EXERCISE DATA |
"""
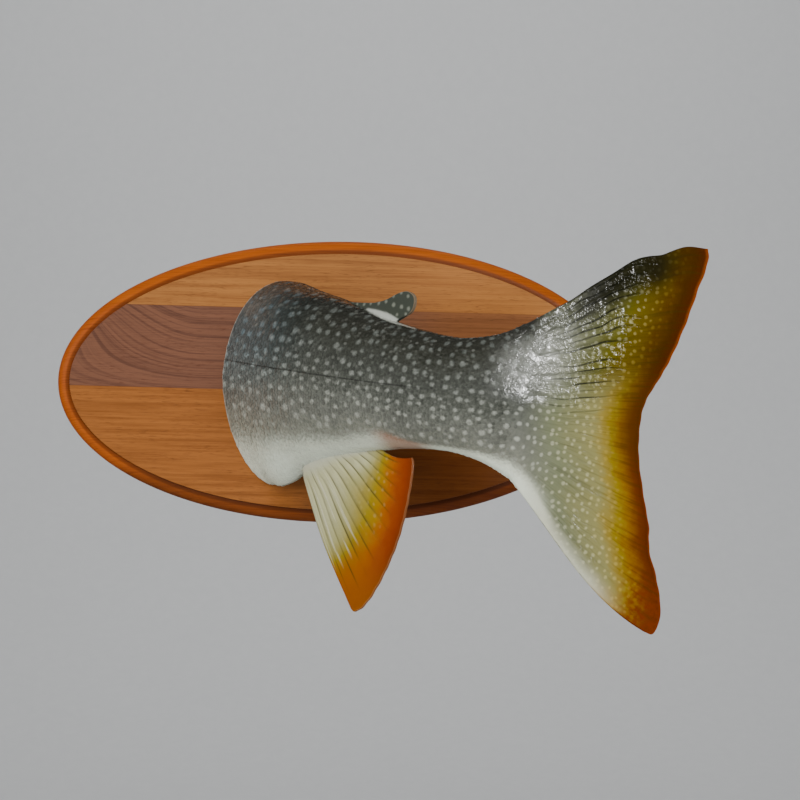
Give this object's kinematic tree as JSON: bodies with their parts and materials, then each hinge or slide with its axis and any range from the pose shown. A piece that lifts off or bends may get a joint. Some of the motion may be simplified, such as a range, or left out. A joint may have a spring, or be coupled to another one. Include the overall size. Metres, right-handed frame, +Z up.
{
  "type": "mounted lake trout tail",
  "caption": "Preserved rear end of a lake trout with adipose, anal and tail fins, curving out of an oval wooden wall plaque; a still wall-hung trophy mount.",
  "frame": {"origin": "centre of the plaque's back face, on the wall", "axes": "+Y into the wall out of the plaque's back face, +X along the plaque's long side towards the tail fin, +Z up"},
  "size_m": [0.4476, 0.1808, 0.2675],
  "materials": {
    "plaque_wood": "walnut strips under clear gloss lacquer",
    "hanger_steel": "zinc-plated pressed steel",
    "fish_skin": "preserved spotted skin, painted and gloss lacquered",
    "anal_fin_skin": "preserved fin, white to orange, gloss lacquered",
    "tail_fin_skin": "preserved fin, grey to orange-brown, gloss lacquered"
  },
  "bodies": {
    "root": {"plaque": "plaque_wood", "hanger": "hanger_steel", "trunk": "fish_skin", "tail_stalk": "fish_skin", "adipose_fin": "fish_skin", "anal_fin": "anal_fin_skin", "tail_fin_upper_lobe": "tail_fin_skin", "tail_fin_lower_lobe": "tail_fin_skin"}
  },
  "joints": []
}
"""
"""
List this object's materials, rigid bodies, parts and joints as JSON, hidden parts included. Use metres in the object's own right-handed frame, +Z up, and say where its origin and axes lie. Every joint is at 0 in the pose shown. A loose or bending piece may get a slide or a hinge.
"""
WHAT IS BEING ASKED | Copy every line of the listing containing the string "materials".

THE SOLUTION |
Give this object's kinematic tree as JSON: bodies with their parts and materials, then each hinge or slide with its axis and any range from the pose shown. A piece that lifts off or bends may get a joint. Some of the motion may be simplified, such as a range, or left out. A joint may have a spring, or be coupled to another one. Include the overall size. Metres, right-handed frame, +Z up.
  "materials": {
List this object's materials, rigid bodies, parts and joints as JSON, hidden parts included. Use metres in the object's own right-handed frame, +Z up, and say where its origin and axes lie. Every joint is at 0 in the pose shown. A loose or bending piece may get a slide or a hinge.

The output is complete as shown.